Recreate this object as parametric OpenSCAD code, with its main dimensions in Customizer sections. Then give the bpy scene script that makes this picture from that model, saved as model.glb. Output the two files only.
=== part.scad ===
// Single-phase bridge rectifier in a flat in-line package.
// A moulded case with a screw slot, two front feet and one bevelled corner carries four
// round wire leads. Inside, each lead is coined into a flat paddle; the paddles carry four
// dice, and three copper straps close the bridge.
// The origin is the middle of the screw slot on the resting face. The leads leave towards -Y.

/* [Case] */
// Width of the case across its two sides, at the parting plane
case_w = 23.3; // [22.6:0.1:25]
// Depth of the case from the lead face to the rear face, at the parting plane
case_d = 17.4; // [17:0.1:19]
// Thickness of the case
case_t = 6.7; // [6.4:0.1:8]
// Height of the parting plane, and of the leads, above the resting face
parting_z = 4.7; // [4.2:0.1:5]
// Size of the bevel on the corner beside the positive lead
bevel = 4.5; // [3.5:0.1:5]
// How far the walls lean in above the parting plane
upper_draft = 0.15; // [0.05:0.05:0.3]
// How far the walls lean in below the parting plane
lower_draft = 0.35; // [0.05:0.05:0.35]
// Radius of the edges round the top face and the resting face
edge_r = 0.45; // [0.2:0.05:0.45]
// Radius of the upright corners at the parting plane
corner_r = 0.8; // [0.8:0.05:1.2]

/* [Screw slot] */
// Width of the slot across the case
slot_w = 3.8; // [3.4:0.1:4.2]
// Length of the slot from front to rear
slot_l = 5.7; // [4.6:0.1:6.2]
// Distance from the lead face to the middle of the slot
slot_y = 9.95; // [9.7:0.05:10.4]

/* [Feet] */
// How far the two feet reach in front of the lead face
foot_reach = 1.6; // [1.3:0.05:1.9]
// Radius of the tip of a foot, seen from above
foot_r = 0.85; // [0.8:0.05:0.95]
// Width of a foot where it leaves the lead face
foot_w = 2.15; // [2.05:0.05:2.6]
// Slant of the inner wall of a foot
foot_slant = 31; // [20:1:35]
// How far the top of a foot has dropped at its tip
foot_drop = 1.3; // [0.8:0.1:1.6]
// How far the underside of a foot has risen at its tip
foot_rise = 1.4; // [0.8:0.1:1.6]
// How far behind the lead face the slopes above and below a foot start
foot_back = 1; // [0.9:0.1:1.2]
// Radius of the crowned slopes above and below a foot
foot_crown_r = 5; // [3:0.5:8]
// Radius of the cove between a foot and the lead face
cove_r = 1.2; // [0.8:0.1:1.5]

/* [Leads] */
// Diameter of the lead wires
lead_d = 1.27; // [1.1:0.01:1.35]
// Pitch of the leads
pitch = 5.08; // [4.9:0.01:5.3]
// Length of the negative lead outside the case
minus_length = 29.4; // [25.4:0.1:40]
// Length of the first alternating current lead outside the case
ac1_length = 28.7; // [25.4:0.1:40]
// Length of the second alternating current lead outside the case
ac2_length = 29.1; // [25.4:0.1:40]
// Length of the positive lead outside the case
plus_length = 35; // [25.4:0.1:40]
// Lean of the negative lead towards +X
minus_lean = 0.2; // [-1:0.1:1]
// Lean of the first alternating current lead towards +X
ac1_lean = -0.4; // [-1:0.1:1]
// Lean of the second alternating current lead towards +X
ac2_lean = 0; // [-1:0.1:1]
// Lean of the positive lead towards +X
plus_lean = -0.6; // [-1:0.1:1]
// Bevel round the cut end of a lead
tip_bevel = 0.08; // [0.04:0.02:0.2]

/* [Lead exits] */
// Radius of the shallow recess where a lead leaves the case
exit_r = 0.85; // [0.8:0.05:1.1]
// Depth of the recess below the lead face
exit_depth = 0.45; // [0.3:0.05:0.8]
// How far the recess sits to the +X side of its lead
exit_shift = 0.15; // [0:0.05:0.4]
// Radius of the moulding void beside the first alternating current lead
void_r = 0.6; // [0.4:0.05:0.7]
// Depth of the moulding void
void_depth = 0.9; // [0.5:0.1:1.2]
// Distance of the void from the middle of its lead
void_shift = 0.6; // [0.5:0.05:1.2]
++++
WRITTEN REQUEST: From the first line above through the line that contains "leave towards -Y.", quote each line exactly. Output nothing more.

WORKED SOLUTION:
Recreate this object as parametric OpenSCAD code, with its main dimensions in Customizer sections. Then give the bpy scene script that makes this picture from that model, saved as model.glb. Output the two files only.
=== part.scad ===
// Single-phase bridge rectifier in a flat in-line package.
// A moulded case with a screw slot, two front feet and one bevelled corner carries four
// round wire leads. Inside, each lead is coined into a flat paddle; the paddles carry four
// dice, and three copper straps close the bridge.
// The origin is the middle of the screw slot on the resting face. The leads leave towards -Y.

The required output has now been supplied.